What to do with your data: - Kill what isn’t working: If a sequence or target group is tanking, pause or stop it. Don’t waste time or risk your sender reputation. - Double down on winners: If a segment or message is pulling ahead, send more of those (or try similar audiences). - Tweak and retest: Change one thing at a time—subject line, CTA, targeting—and see if your numbers move. Rinse and repeat.
A few honest truths: - Most “optimizations” only help a little. Big jumps usually come from better targeting or a totally different message. - Response quality beats quantity. Ten “let’s talk” replies are better than fifty “not interested” or spam flags. - Don’t sweat tiny changes. Chasing a 0.5% lift is only worth it at high volume.
6. Common Mistakes to Avoid
A lot of people trip over the same stuff. Save yourself the headache:
- Obsessing over vanity metrics: Opens and clicks don’t pay the bills.
- Changing too many things at once: You’ll never know what worked.
- Ignoring negative feedback: If people ask to be removed, listen. Too many complaints can get your account flagged or banned.
- Scaling before you’re ready: If you haven’t proven a campaign works on a small group, don’t blast it to thousands.
Pro tip:
Keep a simple log of what you change and when. It’ll save your sanity when you look back and wonder why your numbers shifted.
7. Exporting and Reporting (If You Need to Share Results)
Sometimes you have to report up the chain or show clients what’s happening.
- Use CSV exports for flexibility. You can build your own charts and combine with CRM data if needed.
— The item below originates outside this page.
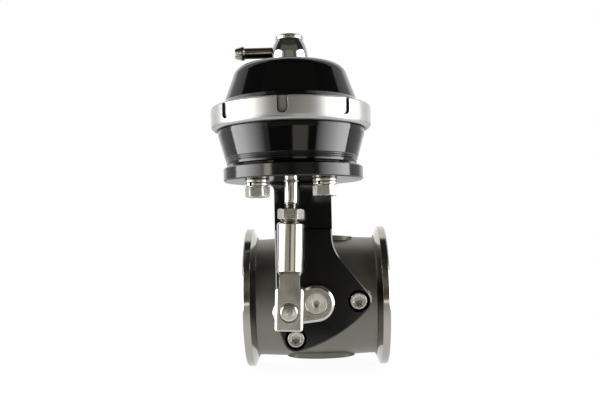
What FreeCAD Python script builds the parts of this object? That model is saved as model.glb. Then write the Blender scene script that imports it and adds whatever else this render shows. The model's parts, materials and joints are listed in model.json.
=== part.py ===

- Screenshots of dashboards work for quick updates. Don’t waste time making fancy slide decks unless you have to.
- Be honest in your reporting. If things aren’t working, it’s better to know early than to keep spinning wheels.
Keep It Simple and Iterate
Tracking and analyzing campaign metrics in Heyreach isn’t rocket science, but it’s easy to overthink. Focus on the numbers that matter, act on what you learn, and keep refining your approach. Don’t let perfect be the enemy of good—most improvement comes from steady, simple tweaks, not chasing every shiny new metric.
Now, go check your numbers—and do something with them.